For leaders looking to increase their organization’s agility by influencing employee behavior and removing restrictive biases, consider the following methods to support the core operational areas of change management, cybersecurity, and talent management:
Identify employee motivations. Implementing a new technology? Think of how that could alter the employee’s status quo. Will they feel like their skills are obsolete or will they regard it as a skill-building opportunity? Whether protecting your data assets or launching a new process, consider demonstrating why their behavior is meaningful to themselves, to their peers, and to the organization.
Provide psychology-backed tools. Commitment devices help break down new behaviors into manageable activities. The more social you can design them, the better.
Gather data, test, and learn. Fully leverage your ability to change course quickly by developing a test-and-learn environment. Consider instilling data insights across your organization, test the efficacy of changes and new initiatives, analyze the results, and react accordingly.
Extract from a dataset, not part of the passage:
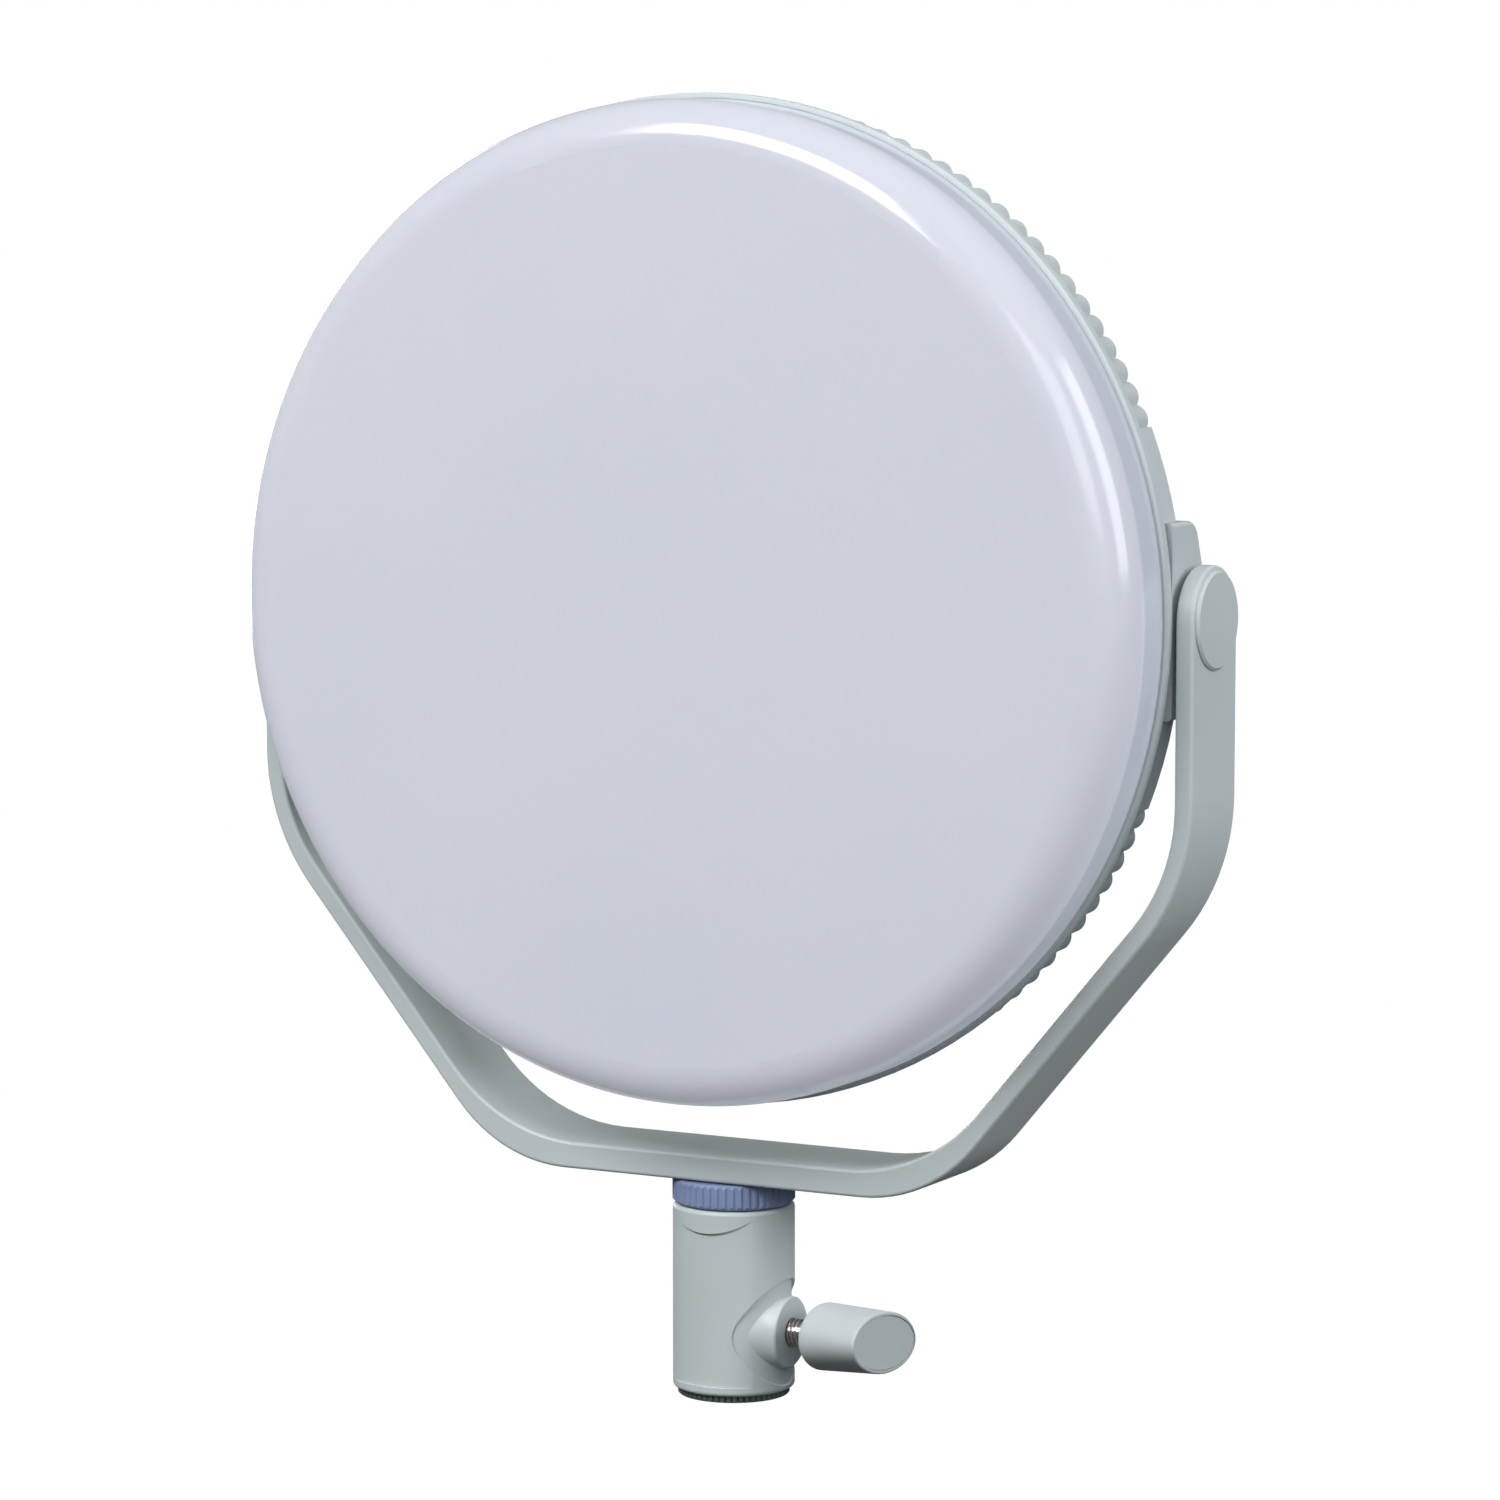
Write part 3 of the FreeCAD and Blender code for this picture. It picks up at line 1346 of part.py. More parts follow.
def flat_slot(half_width, half_height, low, high):
    """An upright bar with round ends, centred on the sockets' line."""
    line = size("socket_line")
    reach = half_width - half_height
    solid = box(Vector(-reach, line - half_height, low), Vector(reach, line + half_height, high))
    for side in (-1, 1):
        foot = Vector(side * reach, line, low)
        solid = solid.fuse(rod(half_height, foot, foot + Vector(0, 0, high - low)))
    return solid.removeSplitter()


def socket_box(place, half_width, half_depth, low, high):
    line = size("socket_line")
    return box(Vector(place - half_width, line - half_depth, low),
               Vector(place + half_width, line + half_depth, high))


def control_pod_shape():
    half_width = size("pod_half_width")
    half_height = size("pod_half_height")
    wall = size("pod_wall")
    over = size("cut_overrun")
    gap = size("seat_gap")
    front = size("dish_back")
    back = size("pod_back")
    solid = rounded_plate(half_width, half_height, size("pod_corner"), front, back, 0)
    rim = [edge for edge in solid.Edges if edge.BoundBox.YMin > back - gap]
    solid = solid.makeFillet(size("pod_edge"), rim)
    solid = solid.cut(rounded_plate(half_width - wall, half_height - wall, size("pod_corner") - wall,
                                    front - over, back - wall, 0))
    for place in pod_screw_places():
        foot = place + Vector(0, front, 0)
        solid = solid.fuse(rod(size("pod_post_radius"), foot, place + Vector(0, back - wall, 0)))
        tip = foot + Vector(0, size("pod_screw_length") - size("seat_depth") + gap, 0)
        solid = solid.cut(rod(amount("small_screw_radius + seat_gap"), foot, tip))
    ledge = size("panel_ledge")
    solid = solid.cut(rounded_plate(size("panel_half_width") + gap, size("panel_half_height") + gap,
                                    size("panel_corner") + gap, amount(panel_front), back + over, 0))
    solid = solid.cut(rounded_plate(size("panel_half_width") - ledge, size("panel_half_height") - ledge,
                                    size("panel_corner") - ledge, back - wall - over, back, 0))
    low = -half_height - over
    high = -half_height + wall + over
    solid = solid.cut(socket_box(size("rocker_place"), size("rocker_half_width") + gap,
                                 size("rocker_half_depth") + gap, low, high))
    inlet = Vector(-size("inlet_place"), size("socket_line"), low)
    solid = solid.cut(rod(size("inlet_radius") + gap, inlet, inlet + Vector(0, 0, high - low)))
    solid = solid.cut(flat_slot(size("usb_half_width") + gap, size("usb_half_height") + gap, low, high))
    return solid.removeSplitter()


def pod_screws_shape():
    face = amount("dish_back - seat_depth - small_head_height")
    return Part.makeCompound([small_screw(place, face, size("pod_screw_length"))
                              for place in pod_screw_places()])


shaped("control_pod", control_pod_shape(), up=pod_rise)
shaped("pod_screws", pod_screws_shape(), up=pod_rise)


# Control panel, set flush into the pod's back, with the display and the control board

def panel_post_places():
    return four_corners(size("panel_post_across"), size("panel_post_up"))


def button_places():
    return [Vector(side * size("button_spread"), 0, -size("button_drop")) for side in (-1, 0, 1)]


def dial_places():
    return [Vector(side * size("dial_spread"), 0, -size("dial_drop")) for side in (-1, 1)]


def control_panel_shape():
    front = amount(panel_front)
    back = size("pod_back")
    over = size("cut_overrun")
    solid = rounded_plate(size("panel_half_width"), size("panel_half_height"), size("panel_corner"),
                          front, back, 0)
    for place in panel_post_places():
        foot = place + Vector(0, amount(board_back), 0)
        solid = solid.fuse(rod(size("panel_post_radius"), foot, place + Vector(0, front, 0)))
        reach = amount("panel_screw_length - board_thickness + seat_gap")
        solid = solid.cut(rod(amount("small_screw_radius + seat_gap"), foot, foot + Vector(0, reach, 0)))
    rise = size("window_rise")
    gap = size("seat_gap")
    across = size("window_half_width")
    up = size("window_half_height")
    solid = solid.cut(rounded_plate(across + gap, up + gap, size("window_corner") + gap,
                                    back - size("window_thickness"), back + over, rise))
    across = across - size("window_ledge")
    up = up - size("window_ledge")
    solid = solid.cut(box(Vector(-across, front - over, rise - up), Vector(across, back, rise + up)))
    for place in button_places():
        solid = solid.cut(rod(amount("button_radius + body_gap"), place, place + Vector(0, back + over, 0)))
    for place in dial_places():
        solid = solid.cut(rod(amount("shaft_radius + body_gap"), place, place + Vector(0, back + over, 0)))
    return solid.removeSplitter()


def display_window_shape():
    back = size("pod_back")
    return rounded_plate(size("window_half_width"), size("window_half_height"), size("window_corner"),
                         back - size("window_thickness"), back, size("window_rise"))


def display_module_shape():
    across = size("display_half_width")
    up = size("display_half_height")
    front = amount(panel_front)
    rise = size("window_rise")
    rear = front - size("display_thickness")
    return box(Vector(-across, rear, rise - up), Vector(across, front, rise + up))


def control_board_shape():
    back = amount(board_back)
    solid = rounded_plate(size("control_board_half_width"), size("control_board_half_height"),
                          size("control_board_corner"), back - size("board_thickness"), back, 0)
    for place in panel_post_places():
        solid = solid.cut(rod(amount("small_screw_radius + seat_gap"), place, place + Vector(0, 2 * back, 0)))
    return solid


def control_screws_shape():
    face = amount(board_back) - amount("board_thickness + small_head_height")
    return Part.makeCompound([small_screw(place, face, size("panel_screw_length"))
                              for place in panel_post_places()])


def tact_switches_shape():
    half = size("switch_half_side")
    foot = amount(board_back)
    top = amount(button_stem_end + " - button_travel - body_gap")
    switches = []
    for place in button_places():
        switches.append(box(place + Vector(-half, foot, -half), place + Vector(half, top, half)))
    return Part.makeCompound(switches)


def rotary_encoders_shape():
    half = size("encoder_half_side")
    foot = amount(board_back)
    top = foot + size("encoder_height")
    housings = []
    for place in dial_places():
        housing = box(place + Vector(-half, foot, -half), place + Vector(half, top, half))
        bore = rod(amount("shaft_radius + running_gap"), place + Vector(0, foot + size("encoder_floor"), 0),
                   place + Vector(0, 2 * top, 0))
        housings.append(housing.cut(bore))
    return Part.makeCompound(housings)


shaped("control_panel", control_panel_shape(), up=pod_rise)
shaped("display_window", display_window_shape(), up=pod_rise)
shaped("display_module", display_module_shape(), up=pod_rise)
shaped("control_board", control_board_shape(), up=pod_rise)
shaped("control_screws", control_screws_shape(), up=pod_rise)
shaped("tact_switches", tact_switches_shape(), up=pod_rise)
shaped("rotary_encoders", rotary_encoders_shape(), up=pod_rise)

# Dials with their shafts, and the buttons

dial_low = "pod_back + body_gap"
dial_high = dial_low + " + dial_height"
shaft_low = board_back + " + encoder_floor + body_gap"
shaft_high = dial_low + " + shaft_grip"
for name, across in (("brightness", "- dial_spread"), ("colour", "dial_spread")):
    shaft = new_body(name + "_shaft")
    spin(shaft, block(shaft, "XY_Plane", "0", "shaft_radius", shaft_low, shaft_high))
    put(shaft, across=across, up=pod_rise + " - dial_drop")
    dial = new_body(name + "_dial")
    spin(dial, outline(dial, "XY_Plane", [
        ("shaft_radius + seat_gap", dial_low),
        ("dial_radius", dial_low),
        ("dial_radius", dial_high + " - dial_edge"),
        ("dial_radius - dial_edge", dial_high),
        ("dial_recess_radius", dial_high),
        ("dial_recess_radius", dial_high + " - dial_recess_depth"),
        ("0", dial_high + " - dial_recess_depth"),
        ("0", shaft_high + " + seat_gap"),
        ("shaft_radius + seat_gap", shaft_high + " + seat_gap"),
    ]))
    groove = circles(dial, "XZ_Plane", [("dial_radius", "0", "dial_groove_radius")])
    around(dial, cut(dial, groove, dial_high), "Y_Axis", "dial_groove_count")
    put(dial, across=across, up=pod_rise + " - dial_drop")

flange_high = panel_front + " - body_gap"
flange_low = flange_high + " - button_flange"
for name, across in (("back", "- button_spread"), ("mode", "0"), ("menu", "button_spread")):
    button = new_body(name + "_button")
    spin(button, outline(button, "XY_Plane", [
        ("0", button_stem_end),
        ("button_stem_radius", button_stem_end),
        ("button_stem_radius", flange_low),
        ("button_flange_radius", flange_low),
        ("button_flange_radius", flange_high),
        ("button_radius", flange_high),
        ("button_radius", "pod_back + button_proud - button_edge"),
        ("button_radius - button_edge", "pod_back + button_proud"),
        ("0", "pod_back + button_proud"),
    ]))
    put(button, across=across, up=pod_rise + " - button_drop")


# Power rocker and the sockets in the pod's underside

def rocker_frame_shape():
    half_width = size("rocker_half_width")
    half_depth = size("rocker_half_depth")
    place = size("rocker_place")
    under = -size("pod_half_height")
    face = under - size("rocker_lip_height")
    lip = size("rocker_lip")
    wall = size("rocker_wall")
    solid = socket_box(place, half_width, half_depth, under, under + size("rocker_frame_height"))
    solid = solid.fuse(socket_box(place, half_width + lip, half_depth + lip, face, under))
    solid = solid.cut(socket_box(place, half_width - wall, half_depth - wall,
                                 face, face + size("rocker_well_depth")))
    pin = Vector(place, size("socket_line"), face + size("rocker_pin_depth"))
    across = Vector(0, half_depth, 0)
    hole = rod(amount("rocker_pin_radius + running_gap"), pin - across, pin + across)
    return solid.cut(hole).removeSplitter()


def power_rocker_shape():
    half_width = amount("rocker_half_width - rocker_wall - rocker_gap")
    half_depth = amount("rocker_half_depth - rocker_wall - body_gap")
    line = size("socket_line")
    place = size("rocker_place")
    face = -size("pod_half_height") - size("rocker_lip_height")
    low = face - size("rocker_proud")
    high = low + size("rocker_thickness")
    points = [(-half_width, low), (0, low + size("rocker_dip")), (half_width, low), (half_width, high),
              (-half_width, high)]
    corners = [Vector(place + across, line - half_depth, up) for across, up in points]
    solid = Part.Face(Part.makePolygon(corners + corners[:1])).extrude(Vector(0, 2 * half_depth, 0))
    pin = Vector(place, line, face + size("rocker_pin_depth"))
    across = Vector(0, amount("rocker_half_depth - body_gap"), 0)
    return solid.fuse(rod(size("rocker_pin_radius"), pin - across, pin + across)).removeSplitter()


def dc_inlet_shape():
    foot = Vector(-size("inlet_place"), size("socket_line"), -size("pod_half_height"))
    face = foot - Vector(0, 0, size("inlet_flange_height"))
    solid = rod(size("inlet_radius"), foot, foot + Vector(0, 0, size("inlet_length")))
    solid = solid.fuse(rod(size("inlet_flange_radius"), face, foot))
    rim = [edge for edge in solid.Edges if is_round(edge, "inlet_flange_radius")
           and edge.CenterOfMass.z < foot.z - size("seat_gap")]
    solid = solid.makeChamfer(size("inlet_flange_height") / 2, rim)
    bore = rod(size("inlet_bore_radius"), face, face + Vector(0, 0, size("inlet_bore_depth")))
    return solid.cut(bore).removeSplitter()


def inlet_pin_shape():
    face = Vector(-size("inlet_place"), size("socket_line"), -amount("pod_half_height + inlet_flange_height"))
    return rod(size("inlet_pin_radius"), face + Vector(0, 0, size("inlet_pin_setback")),
               face + Vector(0, 0, size("inlet_bore_depth")))


def usb_shell_shape():
    low = -size("pod_half_height")
    shell = size("usb_shell")
    solid = flat_slot(size("usb_half_width"), size("usb_half_height"), low, low + size("usb_length"))
    return solid.cut(flat_slot(size("usb_half_width") - shell, size("usb_half_height") - shell, low,
                               low + size("usb_length") - shell))


def usb_tongue_shape():
    low = -size("pod_half_height")
    return socket_box(0, size("usb_tongue_half_width"), size("usb_tongue_half_height"),
                      low + size("usb_tongue_setback"), low + size("usb_length") - size("usb_shell"))


shaped("rocker_frame", rocker_frame_shape(), up=pod_rise)
shaped("power_rocker", power_rocker_shape(), up=pod_rise)
shaped("dc_inlet", dc_inlet_shape(), up=pod_rise)
shaped("inlet_pin", inlet_pin_shape(), up=pod_rise)
shaped("usb_shell", usb_shell_shape(), up=pod_rise)
shaped("usb_tongue", usb_tongue_shape(), up=pod_rise)


# Every object is checked before anything is written

doc.recompute()
for item in doc.Objects:
    if "Invalid" in item.State or "Error" in item.State:
        raise RuntimeError(item.Name + " failed to recompute")
for piece in pieces:
    if piece.Shape.isNull() or not piece.Shape.isValid():
        raise RuntimeError(piece.Label + " has no valid shape")
for piece in pieces:
    piece.Shape.exportStep(f"parts/{piece.Label}.step")
    print(piece.Label, len(piece.Shape.Solids), "solid(s),", round(piece.Shape.Volume), "cubic mm")
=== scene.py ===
import math
import bpy
from mathutils import Matrix, Vector


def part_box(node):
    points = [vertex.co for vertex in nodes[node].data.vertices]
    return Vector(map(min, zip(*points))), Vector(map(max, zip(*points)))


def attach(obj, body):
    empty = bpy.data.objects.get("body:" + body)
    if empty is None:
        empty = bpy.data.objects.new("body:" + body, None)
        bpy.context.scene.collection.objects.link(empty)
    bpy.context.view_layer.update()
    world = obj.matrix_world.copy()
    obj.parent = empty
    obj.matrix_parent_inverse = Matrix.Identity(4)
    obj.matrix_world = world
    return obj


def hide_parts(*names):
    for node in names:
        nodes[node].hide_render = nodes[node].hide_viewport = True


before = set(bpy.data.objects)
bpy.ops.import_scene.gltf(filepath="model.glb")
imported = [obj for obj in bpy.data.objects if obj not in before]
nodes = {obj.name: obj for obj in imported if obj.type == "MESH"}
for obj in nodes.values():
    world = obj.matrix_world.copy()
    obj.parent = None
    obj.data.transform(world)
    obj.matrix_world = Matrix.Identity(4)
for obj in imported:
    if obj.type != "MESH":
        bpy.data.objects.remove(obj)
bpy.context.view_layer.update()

# Dressing of a round LED panel light: finishes, threads, print, lights and camera.
# X runs from arm to arm, -Y is the lit side, Z is up. The dictionaries hold millimetres and degrees.

mm = 0.001
hair = 0.01 * mm  # slack of the tests that tell one height from another


def linear(hexText):  # sRGB hex to the linear colour that Blender wants
    parts = [int(hexText[i:i + 2], 16) / 255 for i in (1, 3, 5)]
    return [p / 12.92 if p <= 0.04045 else ((p + 0.055) / 1.055) ** 2.4 for p in parts] + [1.0]


def addNode(tree, kind, inputs=None, stops=None, **settings):
    node = tree.nodes.new("ShaderNode" + kind)
    for name, value in settings.items():
        setattr(node, name, value)
    for socket, value in (inputs or {}).items():
        if isinstance(value, bpy.types.NodeSocket):
            tree.links.new(value, node.inputs[socket])
        else:
            node.inputs[socket].default_value = value
    for index, (place, tone) in enumerate(stops or []):
        ramp = node.color_ramp.elements
        stop = ramp[index] if index < len(ramp) else ramp.new(place)
        stop.position = place
        stop.color = linear(tone)
    return node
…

For any business, the speed and efficiency in which they master these dimensions will likely depend upon how they manage the people behind them. (See table 1 for a summary of the behavioral considerations behind each area of influence.)
Whether big or small, the organization that best understands the people behind it is often the one most equipped to innovate faster and more effectively and capitalize on new opportunities. Implementing behavioral science principles can help midsize companies use size to their advantage—and realize the benefits of being a truly agile organization.